DRMacIver's Notebook
I attended the London Liberating Structures meetup the other day. I really enjoyed it. We did a conversation cafe which was an interesting format that I’m definitely going to borrow some ideas from.
The subject of our cafe was “Making Difficult Decisions”. I found this really useful and have been wanting to write up my thoughts on our discussion in a proper article, but haven’t been finding the time or spoons, so here are my notes on the topic so that I can remember what I wanted to say when I actually get around to that.
Note: Various of these points were made by various people. I’m going to make them without attribution, partly because the conversation was quite personal, and partly because I haven’t recorded the attribution!

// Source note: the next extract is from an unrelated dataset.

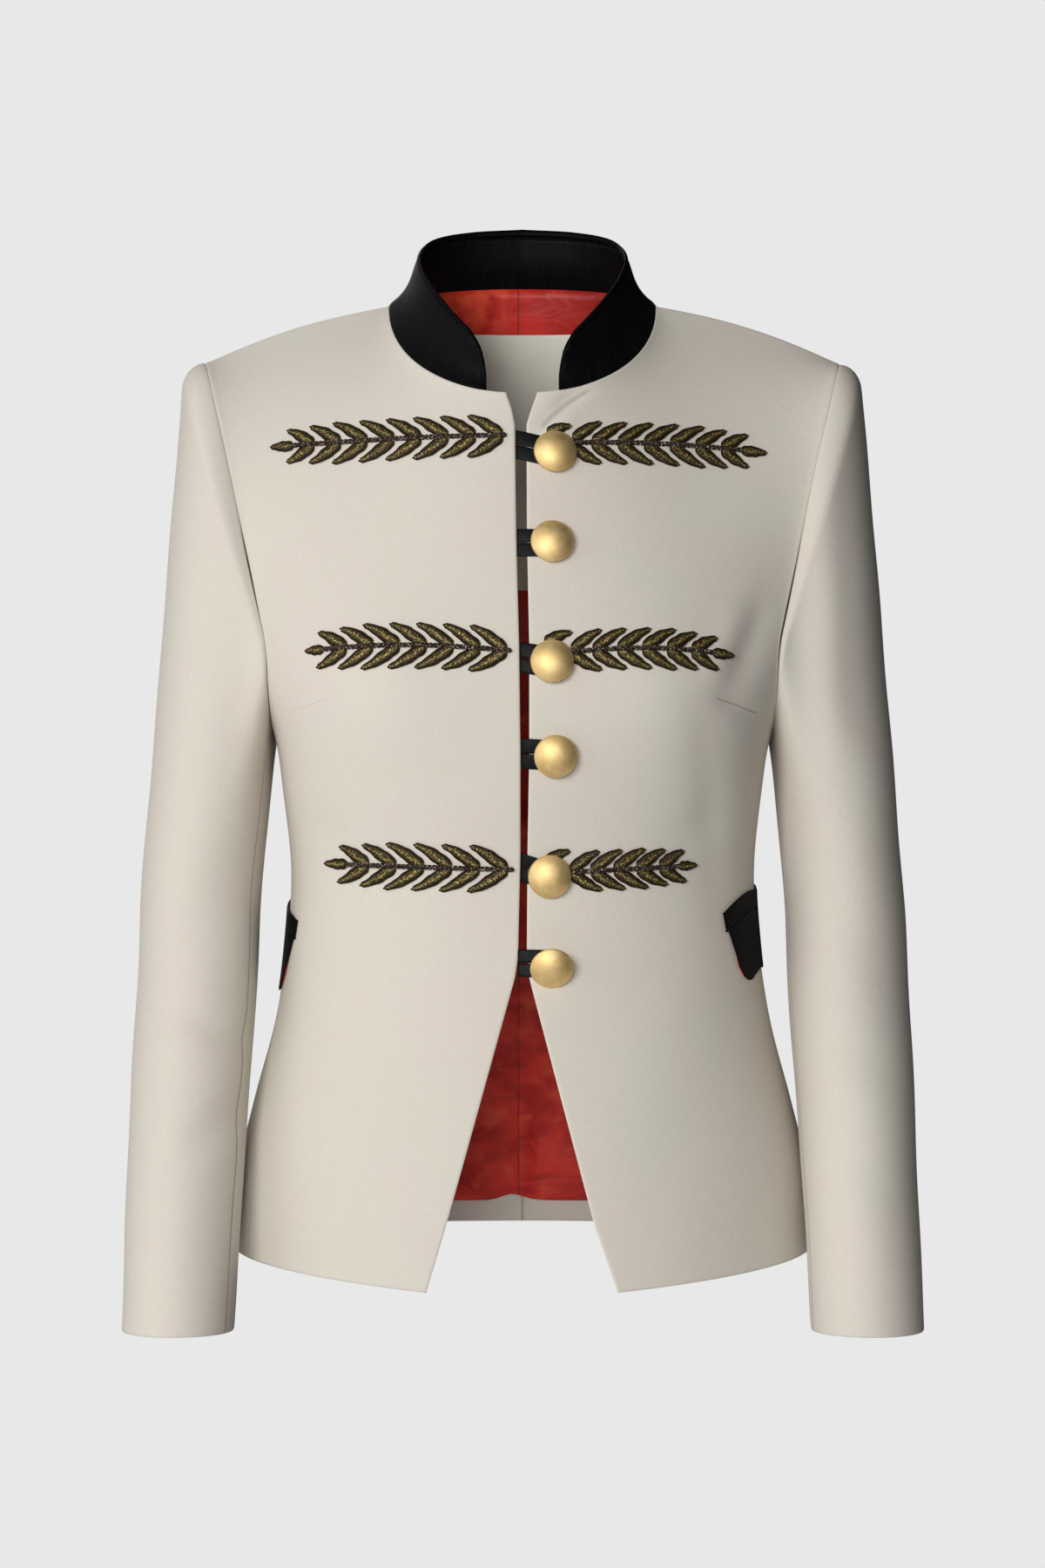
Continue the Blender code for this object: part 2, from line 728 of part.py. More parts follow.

I just want to make it clear that although I agree with all of this, it is not at all original to me. I’ve tried to make this a fair representation of what people said, but it’s inevitably filtered and biased by my views on it and what I found interesting. Where my thoughts are things from writing this post rather than from the conversation itself, I have tried to mark them clearly by prefacing them with “Aside:”.
A theme we hit on early is that it’s rarely the decision that is difficult. Once you have got to the point where you understand that there is a decision to be made, we haven’t actually found that it’s very hard to make it, and once we’ve made it we feel an incredible sense of relief. The difficulty is getting to the point where we have anything as concrete and simple as a single decision.
Examples (these are all super paraphrased, I don’t have the actual quotes written down):
- “It’s easy for me to decide what I want to do at any given moment, but I have no idea how to deal with big picture questions like what to do with my life.”
- “I stayed in a job for seven years that I probably should have stayed in for two.” (there were several of these)
- “I had to admit that a project that I was personally very deeply invested in wasn’t working and leave it.”
- “I had been in a miserable relationship for some time and despite my best efforts to make it work, it wasn’t.”
- “I had just moved to start a new job and had to admit to myself that it wasn’t working out.” (there were several of these, one of which was me)
In many of these cases, we reported that once we had identified and made the decision we felt great.
A key point that we identified in this “making decisions is easy” aspect is resilience - the ability to feel safe making these decisions. We knew that regardless of which we decided, nothing too bad was going to happen to us. We mostly talked about emotional resilience.
Aside: Financial resilience is also important, but we had a group of people from (I assume) fairly high-paying jobs by nature of the meetup, so this didn’t end up really factoring in to the discussion.
Another thing that came up was the observation that often there was some sort of crystalising event that prompted the decision. e.g. being asked “Are you happy?”, or some particularly bad event at work that forced them to realise that it was time to think about leaving.
Aside: I have two personal examples related to this that I didn’t
bring up. The first is that when I left Google it was prompted by
reading the GCL (“GoogleGeneral Configuration Language”)
specification from cover to cover and going “fuck this shit”. I didn’t
quit over GCL, but GCL was what prompted me to realise that I should. If
you want an idea of what GCL is like, I refer you to flabbergast which is basically an
open source implementation of it. The second is that I was recently
asked “If you weren’t working on this, what would you be
working on?” RE Hypothesis, which was a very useful clarifying question
for a number of reasons that alas this margin is too large to
contain.
Some good points that were made in the course of the discussion:
- We like to pretend we make decisions logically, but often they are based on emotion and the logic just exists to post-rationalise the decision.
- Often the hardest decisions are about leaving a situation where we have a great deal of our identity or relationships bound up in it.
- The relationships that tie us in to a place are often actually improved by leaving it - if we’re miserable there then we might not be much fun to be around!
- Often when you’re staying for other people, they’re staying for you, and everyone would be happier if they just all up and left.
Someone made the point that we were very focused on “making decisions in hard situations” and asked whether there were easy situations that had hard decisions. The joking example was that “chocolate or ice cream” is never a hard decision.
Aside: This is an instance of the Buridan’s Ass problem. It’s tempting to treat making a decision between very similar things as hard, when in fact it should be easy - just flip a coin because it doesn’t matter very much.
One example we identified as a difficult decision that crops up without an accompanying difficult situation was “Should I flake on this event or not?” - not going feels like letting people down, even if you really don’t have the energy or health to go.
Aside: Part of why this is a difficult decision is because even though (in most cases) the individual decision doesn’t matter, the aggregate effect of it does. I have flaked on two events in a row with a friend recently, both for good reasons (one iron-clad, one merely good), but this feels much worse than twice as bad as flaking on one event, because it shows a pattern of flakiness. See also this vox article on losing friends.
Some questions we finished with:
- How do we notice the decisions that we are not making?
- How would one practice the skill of hard decisions?
- How can one cultivate emotional resilience?
- How can one create an environment that enables others around you to make hard decisions?